Many residents disagree with the majority of City Council members who want to be made eligible for health and life insurance coverage through the city.
The council last Monday night introduced an ordinance amending parts of Chapter 2 of the Carmel City Code which dictates who is and is not eligible for these benefits.
Currently, all full-time city employees – which include those serving as mayor, clerk-treasurer and city judge – can receive health and life insurance coverage from the city. Council members are not classified as full-time employees and therefore are ineligible.
“There’s nothing within our city ordinances or codes that says whether or not a City Council member is full-time or part-time,” Councilman Ron Carter said. “Frankly you can’t make a distinction on an elected official as to whether they are part-time or full-time. Some of us work many, many more hours than what it would be if we were actually classified as full-time employees, which is 37 and a half hours”
If the ordinance is passed, council members would have the choice of participating in the program and would pay exactly 25 percent of their premiums, with the city picking up the remaining 75 percent. The city currently pays 83 percent of premium costs for other city employees, though that number will continue to descend toward 75 percent over the next few years. Council members also will pay 25 percent more than other employees, and the benefits only would be available while they are in office.
According to Barb Lamb, the city’s director of human resources, an employee-only package for a councilor would cost the city $6,123 per year. A family coverage package would cost $20,960. Life insurance would cost about $90 per participating councilor per year, she said.
The ordinance was sent to the finance committee, which will meet tonight at 5:30 p.m. in City Hall to discuss it. The meeting is open to the public.

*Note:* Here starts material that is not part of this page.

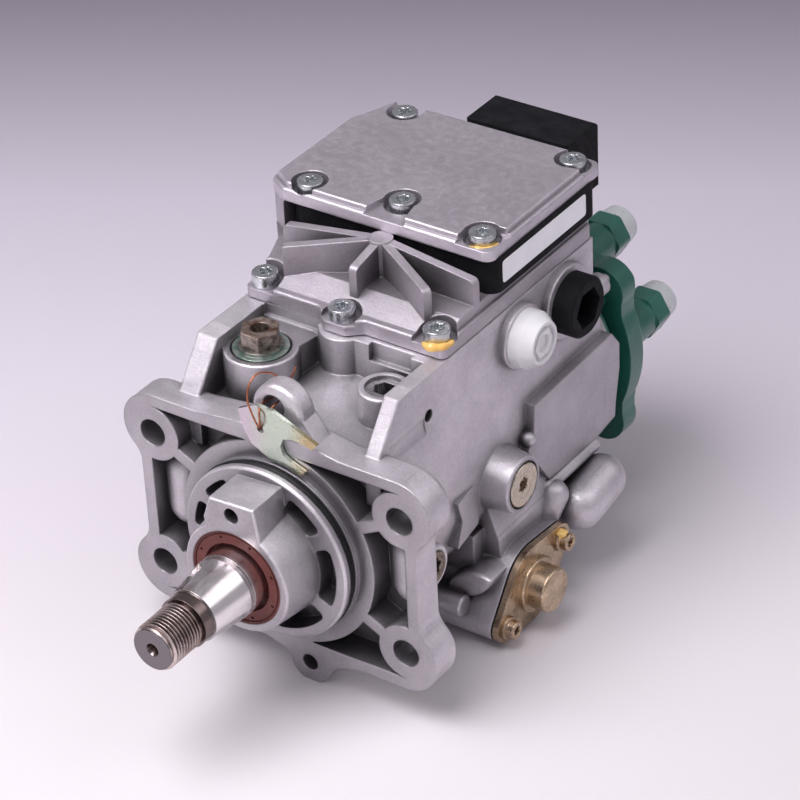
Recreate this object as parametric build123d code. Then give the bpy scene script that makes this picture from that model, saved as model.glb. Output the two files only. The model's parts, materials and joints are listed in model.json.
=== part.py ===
from build123d import *
import os
from math import acos, atan2, cos, degrees, hypot, radians, sin, sqrt

# Distributor injection pump with radial plungers and a control unit on top.
# Millimetres. Origin: centre of the mounting flange's front face, on the shaft axis.
# -Y points at the drive end, +Z up, +X to the right as seen from the drive end.

# Fits
SEAT = 0.01
RUN = 0.04
AIR = 0.3

# Mounting flange
FLANGE_T = 14.0
BOLT_X = 53.4
BOLT_Z = 28.4
BOLT_R = 5.5
EAR_X = 52.4
EAR_Z = 30.6
EAR_R = 13.9
WAIST_X = 59.6
WAIST_FILLET = 9.0
FLANGE_WEB = 4.6
FLANGE_EDGE_R = 2.4
POCKET_DEPTH = 12.0
BOLT_BOSS_R = 11.4
RING_R = 41.4
DIAGONAL_RIB = 4.6
FOOT_X = 10.6
FOOT_Z = -49.5
FOOT_R = 8.4
FOOT_HOLE_R = 3.3
LUG_X = 2.5
LUG_Z = 54.5
LUG_R = 10.8
LUG_EYE_R = 4.6
LUG_Y0 = 2.0
LUG_T = 9.0
LUG_EDGE_R = 2.0

CAST_R = 1.0

# Pilot, nose and shaft seal
PILOT_R = 35.0
PILOT_L = 8.0
PILOT_CHAMFER = 0.9
O_RING_T = 3.2
O_RING_Y = -3.4
O_RING_PROUD = 0.2
NOSE_R = 22.0
NOSE_ROOT_R = 24.0
NOSE_Y = -25.0
NOSE_POCKET_R = 30.8
NOSE_POCKET_DEPTH = 17.0
NOSE_BLOCK_X = 9.6
NOSE_BLOCK_Z = 32.0
NOSE_HOLE_R = 3.0
NOSE_HOLE_Z = 26.6
SEAL_R = 19.0
SEAL_T = 8.0
SEAL_DIMPLES = 8

# Drive shaft
SHAFT_R = 12.5
TIP_Y = -72.9
THREAD_R = 9.0
THREAD_L = 17.5
COLLAR_R = 10.2
COLLAR_L = 5.0
CONE_SMALL_R = 10.4
CONE_END_Y = -33.0
KEY_W = 5.0
KEY_CUTTER_R = 11.0
KEY_Y = -43.0
KEY_FLOOR_R = 7.6
KEY_ANGLE = 140.0
BEARING_R = 16.0
BEARING_Y0 = -16.5
BEARING_Y1 = 1.5

# Casing behind the flange
CAVITY_R = 33.0
CAVITY_Y = 11.0
BARREL_R = 44.0
REAR_Y = 154.0
RIM_R = 46.6
RIM_L = 12.0
DECK_Z = 61.7
DECK_LEFT = -46.4
DECK_RIGHT = 40.5
DECK_FRONT = 46.5
DECK_BACK = 148.0
ARM_Y = 21.0
ARM_FOOT_Y = 8.0
ARM_L_X = -37.4
ARM_R_X = 34.2
VALLEY_R0 = 44.5
VALLEY_R1 = 48.0
SIDE_TOP_Z = 42.5
PAD_X = -25.9
PAD_Y = 31.3
PAD_Z = 57.0
PAD_R = 13.8
SOCKET_BOSS_X = 24.8
SOCKET_BOSS_Y = 34.6
SOCKET_BOSS_Z = 55.0
SOCKET_BOSS_R = 9.6
LABEL_X = 48.0

# Feed pump
VANE_RING_R = CAVITY_R - SEAT
VANE_RING_IN = 25.0
VANE_RING_SHIFT = 1.6
VANE_ROTOR_R = 23.0
VANE_Y0 = 11.0
VANE_Y1 = 23.5
PORT_PLATE_T = 4.0
VANE_T = 2.4
VANE_COUNT = 4

# Lock collar, angle wheel, cage
LOCK_COLLAR_R = 31.5
LOCK_COLLAR_Y0 = 28.0
LOCK_COLLAR_Y1 = 39.0
WHEEL_R = 30.5
WHEEL_T = 2.0
WHEEL_TEETH = 36
NECK_R = 16.0
CAGE_R = 23.0
CAGE_BORE_R = 14.3
CAGE_Y0 = 57.0
CAGE_Y1 = 92.0

# Cam ring, rollers, plungers
CAM_Y = 77.0
CAM_W = 22.0
CAM_BASE_R = 27.2
CAM_LIFT = 3.2
CAM_LOBES = 6
CAM_RING_R = CAVITY_R - RUN
ROLLER_R = 4.0
ROLLER_L = 19.0
ROLLER_COUNT = 3
ROLLER_AT = CAM_BASE_R - CAM_LIFT - ROLLER_R - 0.12
SHOE_W = 12.0
SHOE_L = 21.0
PLUNGER_R = 3.5
PLUNGER_IN = 3.6
ROTOR_HEAD_R = 14.0
ROTOR_R = 9.0

# Timing device, crosswise under the cam ring
TIMING_Z = -45.0
TIMING_R = 17.0
TIMING_BORE_R = 10.8
TIMING_RIGHT = 54.2
TIMING_LEFT = -50.0
PIN_REST_DEG = 8.0
PIN_R = 3.4
PIN_BALL_R = 5.0
PISTON_L = 42.0
PISTON_GAP = 0.08
TIMING_BOLT_R = 20.5
TIMING_BOLT_DEG = 24.0
TIMING_DISC_R = 16.2
TIMING_EAR_R = 6.2
TIMING_COVER_T = 2.4
TIMING_STEP_R = 11.0
TIMING_STEP_L = 2.4
TIMING_KNOB_R = 8.8
TIMING_KNOB_L = 9.6
TIMING_SKIRT = 34.0
GASKET_T = 0.8

# Distributor head and outlets
HEAD_R = CAVITY_R - SEAT
HEAD_Y0 = 97.0
HEAD_PLATE_Y = 163.0
HEAD_PLATE_T = 10.0
HEAD_PLATE_R = 47.5
HEAD_EAR_AT = 44.5
HEAD_EAR_DEG = 40.0
HEAD_EAR_R = 10.0
HEAD_NECK_R = 36.0
HEAD_BAND_R = 44.6
HEAD_BAND_T = 3.0
SLEEVE_R = 17.0
SLEEVE_Y1 = 151.0
OUTLETS = 6
OUTLET_AT = 33.6
OUTLET_DEG = 2.0
HOLDER_R = 8.4
HOLDER_BASE_L = 18.5
HOLDER_AF = 17.0
HOLDER_HEX_L = 8.5
HOLDER_THREAD_R = 6.0
HOLDER_BORE_R = 3.6
VALVE_LIFT = 1.5
CAP_R = 8.6
CAP_L = 8.0
SCREW_DEG = 37.0
HEAD_SCREW_AT = 41.0
HEAD_SCREW_R = 4.0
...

Yet there were many in attendance that night, including one council member, who did not want the ordinance to receive further consideration.
Councilman John Accetturo asked that his colleagues withdraw the ordinance from the agenda.
“I’ve received about 30-something emails in the last two days, not a one supporting it,” he said.
Members of the public, like Ila Badger, said the council’s request to increase its overall compensation after cutting programs from this year’s budget is “baffling.”
“Now you are coming and asking for the hard-working taxpayer citizens of Carmel to pay for your personal life insurance and health insurance policies?” she said. “How could you possibly justify that your personal health and life insurance policies are our responsibility?”
Councilman Rick Sharp said the council is looking into why councilors were originally deemed ineligible and if the program “should be opened to the only group of elected officials in the city to which it’s not open.”
This situation is not handled consistently in the county’s other major municipalities. Council members are not eligible for benefits in Westfield and Fishers, and changes are not being discussed currently, spokeswomen for the respective municipalities said. In Noblesville, however, council members do receive health and life insurance coverage from the city.
Sharp added that the proposed change is not a giveaway and questioned why the public has raised so many objections over this compensation increase but not others.
“I can’t help but wonder…where was the outrage when the salaries of every elected official in this city and every department head were raised by some 17-plus percent except for the members of the City Council, who did not take any increase whatsoever? In fact, the City Council has done nothing except participate in the increases for cost of living, except for the last four years when the City Council has denied that.”